SUPPLIED INFORMATION

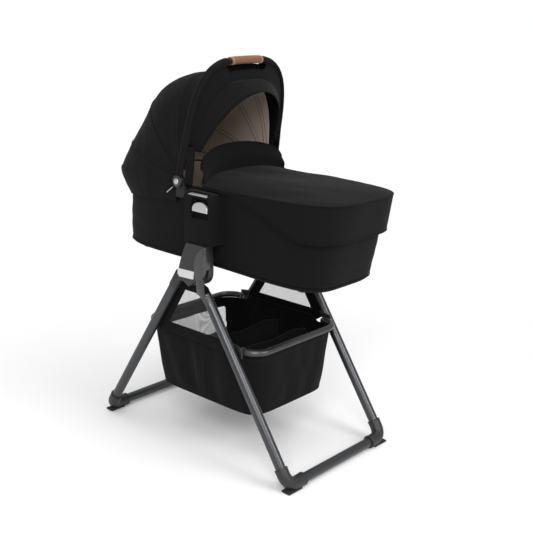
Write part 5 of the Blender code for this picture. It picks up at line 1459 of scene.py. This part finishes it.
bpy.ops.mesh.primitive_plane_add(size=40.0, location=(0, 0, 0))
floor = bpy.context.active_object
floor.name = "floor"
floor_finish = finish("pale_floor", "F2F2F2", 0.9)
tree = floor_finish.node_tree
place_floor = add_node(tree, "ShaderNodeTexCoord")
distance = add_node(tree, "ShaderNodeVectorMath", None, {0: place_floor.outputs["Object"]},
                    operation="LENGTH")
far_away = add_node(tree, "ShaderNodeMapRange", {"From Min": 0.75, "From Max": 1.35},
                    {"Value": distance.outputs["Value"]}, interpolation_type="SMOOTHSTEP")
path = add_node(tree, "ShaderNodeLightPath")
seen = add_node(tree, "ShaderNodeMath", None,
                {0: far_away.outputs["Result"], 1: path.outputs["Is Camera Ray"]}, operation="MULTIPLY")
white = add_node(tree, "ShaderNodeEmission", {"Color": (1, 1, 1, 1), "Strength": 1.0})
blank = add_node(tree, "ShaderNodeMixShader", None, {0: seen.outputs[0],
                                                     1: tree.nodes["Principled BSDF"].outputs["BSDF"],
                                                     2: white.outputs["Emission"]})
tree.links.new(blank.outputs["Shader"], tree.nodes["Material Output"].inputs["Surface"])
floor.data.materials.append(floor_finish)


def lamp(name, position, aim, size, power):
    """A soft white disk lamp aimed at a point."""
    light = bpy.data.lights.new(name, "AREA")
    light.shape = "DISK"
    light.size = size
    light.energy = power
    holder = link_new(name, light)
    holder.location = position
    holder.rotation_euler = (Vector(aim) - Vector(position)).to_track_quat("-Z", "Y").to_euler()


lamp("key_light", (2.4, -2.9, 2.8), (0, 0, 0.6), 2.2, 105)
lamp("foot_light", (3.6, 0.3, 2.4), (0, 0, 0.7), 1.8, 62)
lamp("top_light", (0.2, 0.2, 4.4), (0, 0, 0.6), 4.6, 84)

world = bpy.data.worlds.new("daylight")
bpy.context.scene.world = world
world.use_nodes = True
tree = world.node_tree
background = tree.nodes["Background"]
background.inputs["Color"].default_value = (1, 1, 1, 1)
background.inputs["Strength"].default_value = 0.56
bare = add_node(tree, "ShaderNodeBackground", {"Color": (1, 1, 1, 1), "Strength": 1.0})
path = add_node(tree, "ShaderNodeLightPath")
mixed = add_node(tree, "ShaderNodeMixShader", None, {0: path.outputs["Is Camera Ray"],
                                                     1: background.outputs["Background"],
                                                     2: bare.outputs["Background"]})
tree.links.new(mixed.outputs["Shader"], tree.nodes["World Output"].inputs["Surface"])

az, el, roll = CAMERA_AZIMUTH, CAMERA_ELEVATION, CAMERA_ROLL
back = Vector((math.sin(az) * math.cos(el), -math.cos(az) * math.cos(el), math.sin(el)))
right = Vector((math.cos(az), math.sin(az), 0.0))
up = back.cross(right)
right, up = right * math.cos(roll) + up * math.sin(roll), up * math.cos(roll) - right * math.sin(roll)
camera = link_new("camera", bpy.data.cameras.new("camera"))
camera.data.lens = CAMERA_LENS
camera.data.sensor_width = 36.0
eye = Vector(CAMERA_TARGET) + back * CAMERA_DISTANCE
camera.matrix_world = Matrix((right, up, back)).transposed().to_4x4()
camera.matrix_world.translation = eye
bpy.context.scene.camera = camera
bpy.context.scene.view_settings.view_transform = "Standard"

WORK TO DO
Extract every line above exactly as it stands.

COMPLETE ANSWER
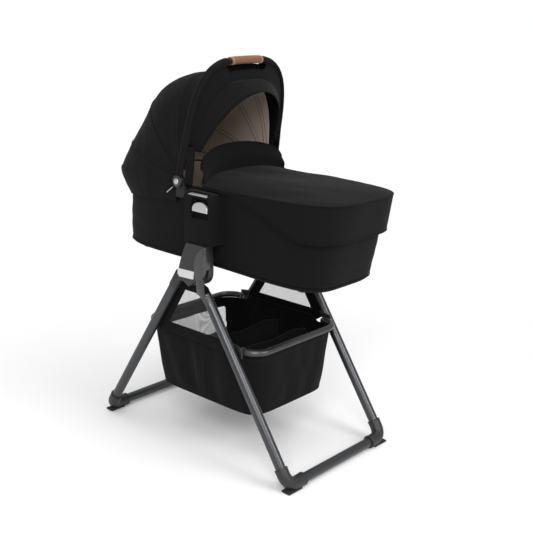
Write part 5 of the Blender code for this picture. It picks up at line 1459 of scene.py. This part finishes it.
bpy.ops.mesh.primitive_plane_add(size=40.0, location=(0, 0, 0))
floor = bpy.context.active_object
floor.name = "floor"
floor_finish = finish("pale_floor", "F2F2F2", 0.9)
tree = floor_finish.node_tree
place_floor = add_node(tree, "ShaderNodeTexCoord")
distance = add_node(tree, "ShaderNodeVectorMath", None, {0: place_floor.outputs["Object"]},
                    operation="LENGTH")
far_away = add_node(tree, "ShaderNodeMapRange", {"From Min": 0.75, "From Max": 1.35},
                    {"Value": distance.outputs["Value"]}, interpolation_type="SMOOTHSTEP")
path = add_node(tree, "ShaderNodeLightPath")
seen = add_node(tree, "ShaderNodeMath", None,
                {0: far_away.outputs["Result"], 1: path.outputs["Is Camera Ray"]}, operation="MULTIPLY")
white = add_node(tree, "ShaderNodeEmission", {"Color": (1, 1, 1, 1), "Strength": 1.0})
blank = add_node(tree, "ShaderNodeMixShader", None, {0: seen.outputs[0],
                                                     1: tree.nodes["Principled BSDF"].outputs["BSDF"],
                                                     2: white.outputs["Emission"]})
tree.links.new(blank.outputs["Shader"], tree.nodes["Material Output"].inputs["Surface"])
floor.data.materials.append(floor_finish)


def lamp(name, position, aim, size, power):
    """A soft white disk lamp aimed at a point."""
    light = bpy.data.lights.new(name, "AREA")
    light.shape = "DISK"
    light.size = size
    light.energy = power
    holder = link_new(name, light)
    holder.location = position
    holder.rotation_euler = (Vector(aim) - Vector(position)).to_track_quat("-Z", "Y").to_euler()


lamp("key_light", (2.4, -2.9, 2.8), (0, 0, 0.6), 2.2, 105)
lamp("foot_light", (3.6, 0.3, 2.4), (0, 0, 0.7), 1.8, 62)
lamp("top_light", (0.2, 0.2, 4.4), (0, 0, 0.6), 4.6, 84)

world = bpy.data.worlds.new("daylight")
bpy.context.scene.world = world
world.use_nodes = True
tree = world.node_tree
background = tree.nodes["Background"]
background.inputs["Color"].default_value = (1, 1, 1, 1)
background.inputs["Strength"].default_value = 0.56
bare = add_node(tree, "ShaderNodeBackground", {"Color": (1, 1, 1, 1), "Strength": 1.0})
path = add_node(tree, "ShaderNodeLightPath")
mixed = add_node(tree, "ShaderNodeMixShader", None, {0: path.outputs["Is Camera Ray"],
                                                     1: background.outputs["Background"],
                                                     2: bare.outputs["Background"]})
tree.links.new(mixed.outputs["Shader"], tree.nodes["World Output"].inputs["Surface"])

az, el, roll = CAMERA_AZIMUTH, CAMERA_ELEVATION, CAMERA_ROLL
back = Vector((math.sin(az) * math.cos(el), -math.cos(az) * math.cos(el), math.sin(el)))
right = Vector((math.cos(az), math.sin(az), 0.0))
up = back.cross(right)
right, up = right * math.cos(roll) + up * math.sin(roll), up * math.cos(roll) - right * math.sin(roll)
camera = link_new("camera", bpy.data.cameras.new("camera"))
camera.data.lens = CAMERA_LENS
camera.data.sensor_width = 36.0
eye = Vector(CAMERA_TARGET) + back * CAMERA_DISTANCE
camera.matrix_world = Matrix((right, up, back)).transposed().to_4x4()
camera.matrix_world.translation = eye
bpy.context.scene.camera = camera
bpy.context.scene.view_settings.view_transform = "Standard"